In pouring out, do not fill the cups to the brim. Always send the cream and sugar round, that each person may use those articles according to their own taste. Also, send round a small pot of hot water, that those who like their tea weak may conveniently dilute it. If tea is handed, a servant should, at the last, carry round a water-pitcher and glasses.
Whether at dinner or tea, if yourself and family are in the habit of eating fast, (which, by the way, is a very bad and unwholesome one, and justly cited against us by our English cousins,) and you see that your visiter takes her food deliberately, endeavour (for that time at least) to check the rapidity of your own mastication, so as not to finish before she has done, and thus compel her to hurry herself uncomfortably, or be left alone while every one round her is sitting unoccupied and impatient. Or rather, let the family eat a little more than usual, or seem to do so, out of politeness to their guest.
When refreshments are brought in after tea, let them be placed on the centre-table, and handed round from thence by the gentlemen to the ladies. If there are only four or five persons present, it may be more convenient for all to sit round the table – which should not be cleared till after all the visiters have gone, that the things may again be offered before the departure of the guests.
If a friend makes an afternoon call, and you wish her to stay and take tea, invite her to do so at once, as soon as she has sat down; and do not wait till she has risen to depart. If she consents to stay, there will then be ample time to make any additional preparation for tea that may be expedient; and she will also know, at once, that you have no engagement for the evening, and that she is not intruding on your time, or preventing you from going out. If you are intimate friends, and your guest is disposed to have a long chat, she will do well to ask you, at the beginning, if you are disengaged, or design going out that afternoon.
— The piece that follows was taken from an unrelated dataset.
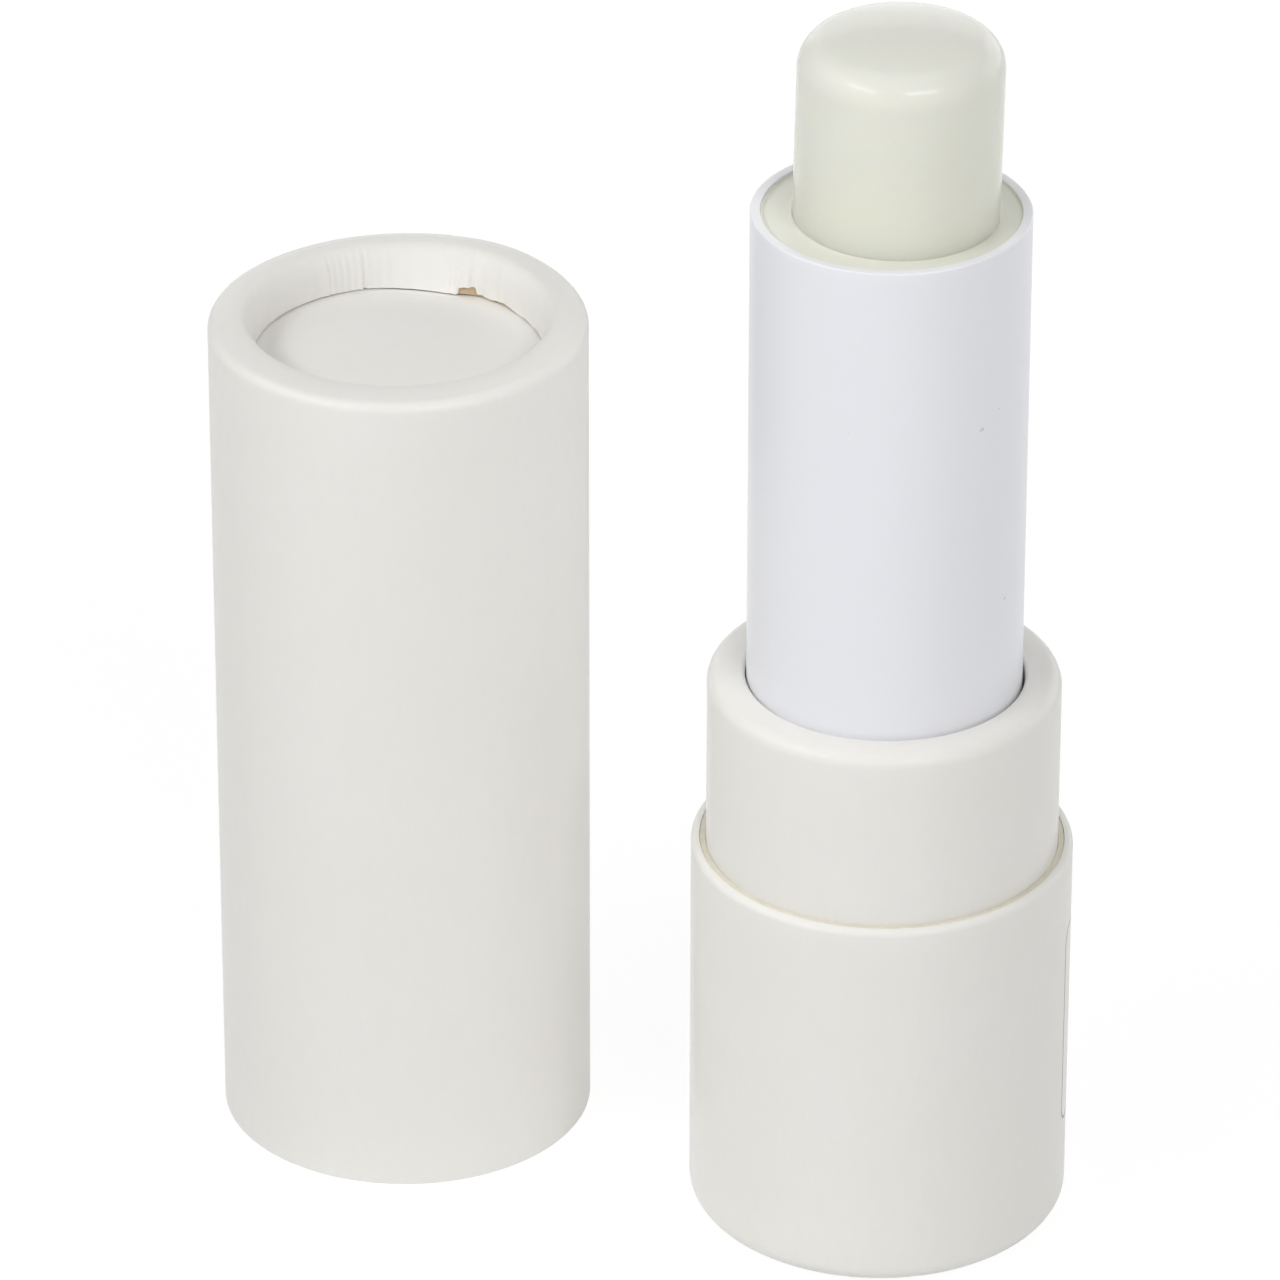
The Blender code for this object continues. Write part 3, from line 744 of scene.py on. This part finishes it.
BASE_ROUND, BASE_CURL = 1.1 * MM, (0.45 * MM, 0.45 * MM)
BASE_HOLE = BASE.r - 2.2 * MM
BASE_WALL = 0.74 * MM
BASE_LEAN = 0.1 * MM
BOARD_HOLE = NECK.r - 0.03 * MM
CUT_DEPTH, CUT_RAGGED = 0.04 * MM, 0.015 * MM
TURNED_IN = (0.35 * MM, BASE.r - 0.48 * MM)
base_angles = np.unique(np.concatenate([even_angles(480), np.arange(88, 98, 0.12)]))
base_pin = Hairpin(BASE.r, BASE_HOLE, 0, -BASE.high, BASE_ROUND, BASE_CURL, turned_in=TURNED_IN)
base_folds = creases(base_angles, random_creases(11, 40, 0, 360))[:, None] * base_pin.lip_share**0.5
base_under = lap_seam(base_angles, 95.0, SEAM_STEP, 7.0)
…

We knew a very sensible and agreeable lady in Philadelphia, who liking better to have company at home than to go out herself, made a rule of inviting every day, half a dozen friends (not more) to take tea with her – just as many as could sit round the table, "with ample room and verge enough." These friends she assorted judiciously. And therefore she never asked a whole family at once; those who were left out understanding that they would be invited another time. For instance, she would send a note for the father and mother only – to meet another father and mother or two. A few weeks after, a billet would come for the young people only. But if there were several young people, some were delayed – thus – "I wish James and Eliza to take tea with me this evening, to meet so-and-so. Another time I promise myself the pleasure of Edward's company, and Mary's."
This distribution of invitations never gave offence.
Those who were honoured with the acquaintance of such a lady were not likely to be
2
Where the city-post is to be depended on, a note can always be sent in that way.